• [Job]: Single out each line with the word "pose" and copy it.

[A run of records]
• • • • •

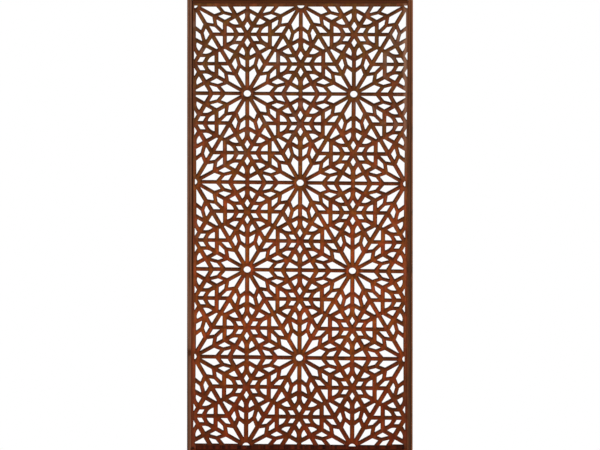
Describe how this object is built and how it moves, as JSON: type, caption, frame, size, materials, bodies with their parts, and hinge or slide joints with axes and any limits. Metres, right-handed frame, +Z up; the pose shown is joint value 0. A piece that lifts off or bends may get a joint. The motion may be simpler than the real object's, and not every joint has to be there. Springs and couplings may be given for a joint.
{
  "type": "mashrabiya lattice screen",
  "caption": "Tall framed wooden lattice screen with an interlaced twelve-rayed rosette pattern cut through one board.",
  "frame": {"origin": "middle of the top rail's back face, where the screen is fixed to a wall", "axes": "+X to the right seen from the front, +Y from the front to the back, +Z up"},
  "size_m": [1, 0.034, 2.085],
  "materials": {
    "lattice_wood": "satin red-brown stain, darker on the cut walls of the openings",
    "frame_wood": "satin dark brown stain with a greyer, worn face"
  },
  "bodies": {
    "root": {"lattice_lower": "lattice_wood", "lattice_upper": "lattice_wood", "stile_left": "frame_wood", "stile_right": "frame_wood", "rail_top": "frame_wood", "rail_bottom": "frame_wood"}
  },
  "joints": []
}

• • • • •

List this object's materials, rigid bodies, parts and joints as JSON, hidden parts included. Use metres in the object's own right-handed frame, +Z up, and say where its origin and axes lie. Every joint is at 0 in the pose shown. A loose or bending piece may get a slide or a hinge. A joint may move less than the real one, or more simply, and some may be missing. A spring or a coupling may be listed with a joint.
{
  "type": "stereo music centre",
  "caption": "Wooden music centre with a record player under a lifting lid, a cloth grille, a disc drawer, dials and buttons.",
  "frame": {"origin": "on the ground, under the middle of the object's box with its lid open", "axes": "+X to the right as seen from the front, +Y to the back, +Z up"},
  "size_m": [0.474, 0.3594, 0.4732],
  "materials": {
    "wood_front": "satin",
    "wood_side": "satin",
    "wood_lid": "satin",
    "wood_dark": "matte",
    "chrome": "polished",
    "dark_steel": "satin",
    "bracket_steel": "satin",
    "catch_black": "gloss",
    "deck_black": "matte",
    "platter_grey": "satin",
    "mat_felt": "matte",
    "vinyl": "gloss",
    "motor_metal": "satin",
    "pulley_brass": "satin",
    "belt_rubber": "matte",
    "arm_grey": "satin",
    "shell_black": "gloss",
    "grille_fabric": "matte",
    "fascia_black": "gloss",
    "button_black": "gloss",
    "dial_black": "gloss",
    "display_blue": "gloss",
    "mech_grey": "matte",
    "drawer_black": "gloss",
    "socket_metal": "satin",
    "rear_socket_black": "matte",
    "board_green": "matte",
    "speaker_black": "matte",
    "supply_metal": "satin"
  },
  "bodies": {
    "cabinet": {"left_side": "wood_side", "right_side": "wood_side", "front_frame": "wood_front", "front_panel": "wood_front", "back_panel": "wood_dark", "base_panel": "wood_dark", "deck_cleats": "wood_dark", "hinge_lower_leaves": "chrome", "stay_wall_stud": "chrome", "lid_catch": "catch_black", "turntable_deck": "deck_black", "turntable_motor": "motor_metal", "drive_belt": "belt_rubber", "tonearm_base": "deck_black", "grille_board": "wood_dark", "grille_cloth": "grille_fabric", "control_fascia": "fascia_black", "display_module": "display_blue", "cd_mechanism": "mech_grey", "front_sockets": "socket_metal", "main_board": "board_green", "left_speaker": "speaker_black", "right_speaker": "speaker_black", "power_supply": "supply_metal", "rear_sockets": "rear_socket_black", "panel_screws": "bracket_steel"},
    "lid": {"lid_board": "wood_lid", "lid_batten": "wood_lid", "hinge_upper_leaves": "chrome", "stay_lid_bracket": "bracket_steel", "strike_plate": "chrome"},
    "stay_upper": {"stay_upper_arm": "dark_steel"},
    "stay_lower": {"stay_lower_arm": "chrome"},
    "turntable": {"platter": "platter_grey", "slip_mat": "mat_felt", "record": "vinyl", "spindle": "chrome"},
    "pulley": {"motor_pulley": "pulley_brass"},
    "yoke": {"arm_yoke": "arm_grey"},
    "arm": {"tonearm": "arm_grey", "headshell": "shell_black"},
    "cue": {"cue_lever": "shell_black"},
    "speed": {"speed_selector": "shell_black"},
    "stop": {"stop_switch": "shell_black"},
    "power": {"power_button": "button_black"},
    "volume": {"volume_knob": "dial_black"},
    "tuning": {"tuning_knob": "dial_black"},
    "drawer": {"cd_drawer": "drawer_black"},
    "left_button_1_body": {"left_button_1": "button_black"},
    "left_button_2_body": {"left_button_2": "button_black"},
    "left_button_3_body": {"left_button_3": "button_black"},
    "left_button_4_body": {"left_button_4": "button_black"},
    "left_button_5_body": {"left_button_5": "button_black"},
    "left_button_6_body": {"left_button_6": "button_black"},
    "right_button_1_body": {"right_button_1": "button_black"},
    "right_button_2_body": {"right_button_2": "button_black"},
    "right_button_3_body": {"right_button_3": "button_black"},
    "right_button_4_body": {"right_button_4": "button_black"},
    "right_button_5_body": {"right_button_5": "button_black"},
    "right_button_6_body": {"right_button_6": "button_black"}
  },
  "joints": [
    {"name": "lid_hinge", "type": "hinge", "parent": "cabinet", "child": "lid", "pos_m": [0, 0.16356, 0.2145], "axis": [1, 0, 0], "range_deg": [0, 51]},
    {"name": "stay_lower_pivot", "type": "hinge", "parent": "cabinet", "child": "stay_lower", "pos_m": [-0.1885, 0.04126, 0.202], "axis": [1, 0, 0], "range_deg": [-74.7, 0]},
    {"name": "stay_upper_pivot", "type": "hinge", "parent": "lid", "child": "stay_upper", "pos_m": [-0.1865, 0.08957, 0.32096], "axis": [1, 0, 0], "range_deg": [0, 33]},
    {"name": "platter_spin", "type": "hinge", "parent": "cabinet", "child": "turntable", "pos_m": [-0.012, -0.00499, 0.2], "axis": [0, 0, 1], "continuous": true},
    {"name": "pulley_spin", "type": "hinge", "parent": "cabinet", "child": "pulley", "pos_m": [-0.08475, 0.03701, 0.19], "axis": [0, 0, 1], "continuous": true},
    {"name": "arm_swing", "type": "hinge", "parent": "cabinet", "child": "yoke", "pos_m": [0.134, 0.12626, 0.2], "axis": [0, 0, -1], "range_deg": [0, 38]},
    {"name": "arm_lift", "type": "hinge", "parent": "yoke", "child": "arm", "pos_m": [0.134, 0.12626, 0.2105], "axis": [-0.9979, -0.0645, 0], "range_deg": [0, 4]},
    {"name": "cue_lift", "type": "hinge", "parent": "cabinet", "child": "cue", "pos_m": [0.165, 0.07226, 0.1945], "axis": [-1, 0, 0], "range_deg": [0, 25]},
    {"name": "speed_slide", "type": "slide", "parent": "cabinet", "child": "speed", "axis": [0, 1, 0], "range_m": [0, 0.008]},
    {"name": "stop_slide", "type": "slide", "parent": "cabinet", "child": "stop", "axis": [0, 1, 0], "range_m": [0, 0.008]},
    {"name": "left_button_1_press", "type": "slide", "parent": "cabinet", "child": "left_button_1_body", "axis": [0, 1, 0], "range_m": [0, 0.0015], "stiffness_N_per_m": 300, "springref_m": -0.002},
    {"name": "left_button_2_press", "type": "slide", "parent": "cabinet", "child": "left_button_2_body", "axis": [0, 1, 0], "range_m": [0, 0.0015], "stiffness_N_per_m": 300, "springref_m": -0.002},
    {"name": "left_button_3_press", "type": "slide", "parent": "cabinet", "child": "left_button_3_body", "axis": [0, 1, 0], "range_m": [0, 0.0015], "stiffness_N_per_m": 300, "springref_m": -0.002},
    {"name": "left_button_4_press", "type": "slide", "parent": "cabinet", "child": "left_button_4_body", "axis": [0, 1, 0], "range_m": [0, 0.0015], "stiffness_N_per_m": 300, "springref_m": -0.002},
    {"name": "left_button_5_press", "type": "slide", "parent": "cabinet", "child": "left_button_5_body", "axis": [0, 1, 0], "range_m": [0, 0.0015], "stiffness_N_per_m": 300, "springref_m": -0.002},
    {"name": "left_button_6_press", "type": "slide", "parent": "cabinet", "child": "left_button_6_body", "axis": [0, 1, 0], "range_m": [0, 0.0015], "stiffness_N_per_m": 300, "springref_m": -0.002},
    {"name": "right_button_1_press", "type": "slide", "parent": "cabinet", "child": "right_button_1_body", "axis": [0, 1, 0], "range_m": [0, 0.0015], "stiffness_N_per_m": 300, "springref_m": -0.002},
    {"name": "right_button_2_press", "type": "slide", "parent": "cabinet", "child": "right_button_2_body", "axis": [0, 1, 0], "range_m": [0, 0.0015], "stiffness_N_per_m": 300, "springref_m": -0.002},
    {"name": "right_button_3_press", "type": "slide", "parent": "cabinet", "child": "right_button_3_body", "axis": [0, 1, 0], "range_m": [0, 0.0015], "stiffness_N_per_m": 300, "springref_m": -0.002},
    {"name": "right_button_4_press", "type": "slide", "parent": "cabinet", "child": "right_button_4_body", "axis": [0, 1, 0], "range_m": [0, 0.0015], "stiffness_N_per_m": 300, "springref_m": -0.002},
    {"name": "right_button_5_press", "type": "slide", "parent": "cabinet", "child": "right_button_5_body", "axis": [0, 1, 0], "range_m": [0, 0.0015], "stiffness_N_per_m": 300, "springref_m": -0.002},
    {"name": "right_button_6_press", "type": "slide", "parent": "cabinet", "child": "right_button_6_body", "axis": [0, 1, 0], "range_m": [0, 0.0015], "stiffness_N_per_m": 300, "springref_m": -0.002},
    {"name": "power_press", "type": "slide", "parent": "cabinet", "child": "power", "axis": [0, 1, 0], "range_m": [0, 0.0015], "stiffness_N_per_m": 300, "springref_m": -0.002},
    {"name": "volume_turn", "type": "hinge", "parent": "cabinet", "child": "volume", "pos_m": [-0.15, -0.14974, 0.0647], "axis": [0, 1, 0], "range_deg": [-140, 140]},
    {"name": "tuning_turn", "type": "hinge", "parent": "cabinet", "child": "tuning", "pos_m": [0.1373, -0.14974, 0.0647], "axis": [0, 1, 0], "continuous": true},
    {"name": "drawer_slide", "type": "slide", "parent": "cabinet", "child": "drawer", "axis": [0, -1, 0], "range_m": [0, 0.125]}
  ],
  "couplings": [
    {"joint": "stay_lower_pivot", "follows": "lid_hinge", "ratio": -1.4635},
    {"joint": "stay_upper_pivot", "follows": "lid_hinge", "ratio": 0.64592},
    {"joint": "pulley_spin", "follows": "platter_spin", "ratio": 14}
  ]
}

• • • • •

• [Result below]:
Describe how this object is built and how it moves, as JSON: type, caption, frame, size, materials, bodies with their parts, and hinge or slide joints with axes and any limits. Metres, right-handed frame, +Z up; the pose shown is joint value 0. A piece that lifts off or bends may get a joint. The motion may be simpler than the real object's, and not every joint has to be there. Springs and couplings may be given for a joint.
List this object's materials, rigid bodies, parts and joints as JSON, hidden parts included. Use metres in the object's own right-handed frame, +Z up, and say where its origin and axes lie. Every joint is at 0 in the pose shown. A loose or bending piece may get a slide or a hinge. A joint may move less than the real one, or more simply, and some may be missing. A spring or a coupling may be listed with a joint.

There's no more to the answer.